Ames selected two Salmonella strains to test. Both are mutant in that they can't make their own histidine and therefore require histidine in their growth medium. The assay is for "reversion" of the histidine requirement. This makes it possible to measure very rare events (rare his+ cells in a culture can form colonies when put on plates without histidine.

1. Strain one has a single nucleotide changed and reverts to his+ by single nucleotide changes that restore protein function.

2. Strain two has a single base frameshift mutation and reverts to his+ only when a restoring frameshift mutation occurs.

These two strains permit the detection of nearly all types of mutagenesis.

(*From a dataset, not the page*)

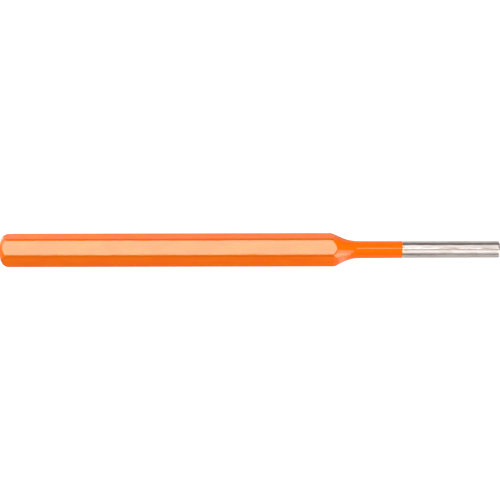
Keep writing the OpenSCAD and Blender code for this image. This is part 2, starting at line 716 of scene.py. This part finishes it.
def add(tree, kind, inputs=None, **settings):
    """Adds a node, sets its options, and links or fills its inputs."""
    made = tree.nodes.new(kind)
    for name, value in settings.items():
        setattr(made, name, value)
    for name, value in (inputs or {}).items():
        if isinstance(value, bpy.types.NodeSocket):
            link(tree, value, made.inputs[name])
        else:
            made.inputs[name].default_value = value
    return made


def maths(tree, operation, first, second=0.0):
    return add(tree, "ShaderNodeMath", {0: first, 1: second}, operation=operation).outputs[0]


def total(tree, *values):
    result = values[0]
    for value in values[1:]:
        result = maths(tree, "ADD", result, value)
    return result


def soft_step(tree, value, low, high, to_low=0.0, to_high=1.0):
    """Leads one number softly to another, between two levels of a value."""
    levels = {
        "Value": value, "From Min": low, "From Max": high, "To Min": to_low, "To Max": to_high,
    }
    step = add(tree, "ShaderNodeMapRange", levels, interpolation_type="SMOOTHSTEP")
    return step.outputs["Result"]


def mixed(tree, share, one, other):
    return add(tree, "ShaderNodeMix", {0: share, 6: one, 7: other}, data_type="RGBA").outputs[2]


def new_group(name, inputs, outputs):
    """An empty node group with number sockets. Returns the group, its start and its end."""
    group = bpy.data.node_groups.new(name, "ShaderNodeTree")
    for label, value in inputs.items():
        socket = group.interface.new_socket(label, in_out="INPUT", socket_type=FLOAT)
        socket.default_value = value
    for label in outputs:
        group.interface.new_socket(label, in_out="OUTPUT", socket_type=FLOAT)
    return group, group.nodes.new("NodeGroupInput"), group.nodes.new("NodeGroupOutput")


def use(tree, group, **inputs):
    """Places a node group. An underscore stands for the space in an input's name."""
    by_label = {label.replace("_", " "): value for label, value in inputs.items()}
    return add(tree, "ShaderNodeGroup", by_label, node_tree=group).outputs


def relief(tree, *layers):
    """A bump of several masks, each with its height in metres."""
    heights = [maths(tree, "MULTIPLY", mask, high) for mask, high in layers]
    bump = {"Strength": 1.0, "Distance": 1.0, "Height": total(tree, *heights)}
    return add(tree, "ShaderNodeBump", bump).outputs[0]


def give_finish(piece, material, shader):
    tree = material.node_tree
    out = tree.nodes.new("ShaderNodeOutputMaterial")
    link(tree, shader.outputs[0], out.inputs["Surface"])
    piece.data.materials.append(material)
    print(f"{material.name}: {len(tree.nodes)} nodes, on {piece.name}")


# %% Group: where a point lies on the tool
place, _, end = new_group("place on the tool", {}, ["Along", "Out"])
xyz = add(place, "ShaderNodeSeparateXYZ", {0: add(place, "ShaderNodeTexCoord").outputs["Object"]})
along_mm = maths(place, "SUBTRACT", maths(place, "DIVIDE", xyz.outputs["X"], MM), head_x)
side_mm = maths(place, "DIVIDE", xyz.outputs["Y"], MM)
over_mm = maths(place, "SUBTRACT", maths(place, "DIVIDE", xyz.outputs["Z"], MM), axis_z)
squares = total(
    place, maths(place, "MULTIPLY", side_mm, side_mm), maths(place, "MULTIPLY", over_mm, over_mm),
)
link(place, along_mm, end.inputs["Along"])
link(place, maths(place, "SQRT", squares), end.inputs["Out"])
print(place.name, "gives", [s.name for s in end.inputs if s.name])

# %% Group: uneven patches
patches, start, end = new_group(
    "uneven patches",
    {"Along": 0.5, "Around": 0.5, "Detail": 2.0, "Low": 0.35, "High": 0.65, "Seed": 0.0},
    ["Mask"],
)
given = start.outputs
spot = add(patches, "ShaderNodeTexCoord").outputs["Object"]
per_m = [maths(patches, "DIVIDE", given[label], MM) for label in ("Along", "Around", "Around")]
stretch = add(patches, "ShaderNodeCombineXYZ", dict(enumerate(per_m))).outputs[0]
stretched = add(
    patches, "ShaderNodeVectorMath", {0: spot, 1: stretch}, operation="MULTIPLY",
).outputs[0]
noise = add(
    patches, "ShaderNodeTexNoise",
    {"Vector": stretched, "W": given["Seed"], "Scale": 1.0, "Detail": given["Detail"]},
    noise_dimensions="4D",
)
patch_mask = soft_step(patches, noise.outputs[0], given["Low"], given["High"])
link(patches, patch_mask, end.inputs["Mask"])
print(patches.name, "takes", [s.name for s in start.outputs if s.name])

# %% Group: sparse specks
CELLS_LEFT_EMPTY = 0.6

specks, start, end = new_group("sparse specks", {"Per mm": 0.4, "Size": 0.1}, ["Mask"])
given = start.outputs
cells = add(
    specks, "ShaderNodeTexVoronoi",
    {
        "Vector": add(specks, "ShaderNodeTexCoord").outputs["Object"],
        "Scale": maths(specks, "DIVIDE", given["Per mm"], MM),
    },
)
round_spot = soft_step(specks, cells.outputs["Distance"], given["Size"], 0.0)
chance = add(specks, "ShaderNodeSeparateColor", {0: cells.outputs["Color"]}).outputs[0]
few = maths(specks, "GREATER_THAN", chance, CELLS_LEFT_EMPTY)
link(specks, maths(specks, "MULTIPLY", round_spot, few), end.inputs["Mask"])
print(specks.name, "takes", [s.name for s in start.outputs if s.name])

# %% [markdown]
# ### Orange lacquer
#
# One glossy coat, sprayed and baked. Its colour is darkened over the long corners and over the
# ends of the flats, as painted shade for the dark lines there, and darkened a little on the pin,
# as painted shade for the weaker light there. The gloss is not quite even, and faintly yellow, as
# the photograph's highlights are. The surface has a faint orange peel, a wave along the corners
# where the wet film drew back, and a few dust nibs.

# %% Paint
ORANGE = (0.99, 0.146, 0.001, 1)
ORANGE_DULL = (0.99, 0.168, 0.002, 1)
# Painted shade: a darker orange on the pin, for the weaker light that falls on it
ORANGE_PIN_SHADE = (0.97, 0.134, 0.001, 1)
# Painted shade: a darker orange laid over the long corners and the ends of the flats
ORANGE_EDGE_SHADE = (0.70, 0.118, 0.001, 1)
GLOSS_TINT = (1.0, 0.98, 0.855, 1)
# Distances from the axis, and then along the tool, between which a finish changes
CORNER_OUT, BESIDE_CORNER_OUT = (4.95, 5.03), (4.80, 4.97)
# Where the pin's painted shade begins and where it is whole, along the tool
PIN_SHADE_ALONG = (101.0, 108.0)
FLAT_END_SHARE = 0.7
ROUGH_FROM, ROUGH_TO = 0.06, 0.085
PEEL_HIGH, WAVE_HIGH, NIB_HIGH = 1.5 * UM, 8 * UM, 5 * UM

paint = bpy.data.materials.new("orange lacquer")
tree = fresh_nodes(paint)
where = use(tree, place)
flat_end_shade = add(tree, "ShaderNodeAttribute", attribute_name="thin").outputs["Fac"]
# Painted shade: the colour darkens over the long corners and, through the attribute, over the flat
# ends
thin = maths(
    tree, "MAXIMUM",
    soft_step(tree, where["Out"], *CORNER_OUT),
    maths(tree, "MULTIPLY", flat_end_shade, FLAT_END_SHARE),
)
beside_corner = soft_step(tree, where["Out"], *BESIDE_CORNER_OUT)

tone = use(tree, patches, Along=0.12, Around=0.3)["Mask"]
flat_colour = mixed(tree, tone, ORANGE, ORANGE_DULL)
# Painted shade: the orange darkens onto the pin, from d 101 to d 108
pin_shade = soft_step(tree, where["Along"], *PIN_SHADE_ALONG)
colour = mixed(tree, thin, mixed(tree, pin_shade, flat_colour, ORANGE_PIN_SHADE), ORANGE_EDGE_SHADE)

haze = use(tree, patches, Along=0.45, Around=0.8, Detail=3.0, Seed=4.0)["Mask"]
gloss = soft_step(tree, haze, 0.0, 1.0, ROUGH_FROM, ROUGH_TO)

peel = use(tree, patches, Along=0.9, Around=0.9, Detail=1.0, Low=0.2, High=0.8, Seed=2.0)["Mask"]
wave = use(tree, patches, Along=0.55, Around=0.9, Detail=2.0, Low=0.3, High=0.7, Seed=7.0)["Mask"]
nib = use(tree, specks, Per_mm=0.3, Size=0.09)["Mask"]
corner_wave = maths(tree, "MULTIPLY", wave, beside_corner)
surface = relief(tree, (peel, PEEL_HIGH), (corner_wave, WAVE_HIGH), (nib, NIB_HIGH))
lacquer = add(
    tree, "ShaderNodeBsdfPrincipled",
    {
        "Base Color": colour, "Roughness": gloss, "Normal": surface,
        "Specular Tint": GLOSS_TINT,
    },
)
give_finish(coat, paint, lacquer)

# %% [markdown]
# ### Ground steel
#
# The pin is ground between centres, and the wheel leaves fine marks that run round it. They
# spread each reflection along the pin, which an anisotropic gloss does, with its tangent running
# round the X axis. The grind isn't even: patches are duller, and broken streaks lie along it.
# Close to the coat, a painted reflection of the orange coat is mixed into the steel's colour. Its
# end is faced, which leaves rings.

# %% Steel
STEEL = (0.84, 0.75, 0.72, 1)
STEEL_DULL = (0.62, 0.52, 0.45, 1)
# Painted reflection of the orange coat, on the steel beside the paint line
STEEL_ORANGE_REFLECTION = (0.95, 0.72, 0.42, 1)
REFLECTION_LONG = 0.6
# How far before the tip the faced end begins, and is whole
FACE_FROM, FACE_WHOLE = 0.02, 0.005
RINGS_PER_MM = 4
STEEL_ROUGH_FROM, STEEL_ROUGH_TO = 0.33, 0.42
GRIND_HIGH, STREAK_HIGH, PIT_HIGH, RING_HIGH = 0.5 * UM, 10 * UM, -3 * UM, 2 * UM

metal = bpy.data.materials.new("ground steel")
tree = fresh_nodes(metal)
where = use(tree, place)
# Painted reflection: the steel takes the coat's orange over the first 0.6 mm past the line
orange_reflection = soft_step(tree, where["Along"], line_at + REFLECTION_LONG, line_at)
tip_face = soft_step(tree, where["Along"], tip_at - FACE_FROM, tip_at - FACE_WHOLE)

dull = use(tree, patches, Along=0.22, Around=1.1, Detail=5.0, Low=0.45, High=0.72)["Mask"]
bare_colour = mixed(tree, dull, STEEL, STEEL_DULL)
colour = mixed(tree, orange_reflection, bare_colour, STEEL_ORANGE_REFLECTION)
gloss = soft_step(tree, dull, 0.0, 1.0, STEEL_ROUGH_FROM, STEEL_ROUGH_TO)

grind = use(tree, patches, Along=7.0, Around=0.15, Detail=3.0, Low=0.2, High=0.8)["Mask"]
streak = use(tree, patches, Along=0.7, Around=3.5, Detail=3.0, Low=0.3, High=0.7, Seed=3.0)["Mask"]
rough_spots = use(
    tree, patches, Along=0.10, Around=0.4, Detail=1.0, Low=0.4, High=0.6, Seed=5.0,
)["Mask"]
broken = maths(tree, "MULTIPLY", streak, soft_step(tree, rough_spots, 0.0, 1.0, 0.35, 1.0))
pit = use(tree, specks, Per_mm=0.9, Size=0.16)["Mask"]
ring_angle = maths(tree, "MULTIPLY", where["Out"], 2 * math.pi * RINGS_PER_MM)
facing_rings = maths(tree, "MULTIPLY", maths(tree, "SINE", ring_angle), tip_face)
surface = relief(
    tree,
    (grind, GRIND_HIGH), (broken, STREAK_HIGH), (pit, PIT_HIGH), (facing_rings, RING_HIGH),
)
round_axis = add(tree, "ShaderNodeTangent", direction_type="RADIAL", axis="X")
bare = add(
    tree, "ShaderNodeBsdfPrincipled",
    {
        "Base Color": colour, "Metallic": 1.0, "Roughness": gloss, "Normal": surface,
        "Anisotropic": 0.89, "Anisotropic Rotation": 0.25, "Tangent": round_axis.outputs[0],
    },
)
give_finish(steel, metal, bare)


# %% [markdown]
# ## Handing the pieces over
#
# The two new pieces take the places of the two CAD solids, which go on doing the work that can't
# be seen: weight, contact and size.

# %% Join the pieces to the frame
for piece, node, finish in ((coat, "paint_coat", "paint"), (steel, "steel_punch", "steel")):
    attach(piece, "root")
    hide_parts(node)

A basic problem that Ames solved is the fact that our liver cells are very active both in detoxifying mutagens and in altering harmless compounds to forms that are mutagenic (by mistake of course). Salmonella does not have these activities.


1. The solution is to pretreat the suspected mutagen to be tested with a rat liver extract, which carries out the liver-mediated (for example, Cytochrome P450 and FMO) changes.

2. This treated solution is then tested for inducing reversion to his+ in the two mutant Salmonella strains.

The Ames test is fairly reliable in giving a first estimate of carcinogenic capacity of compounds and is typically used as a first level test for new drugs, etc.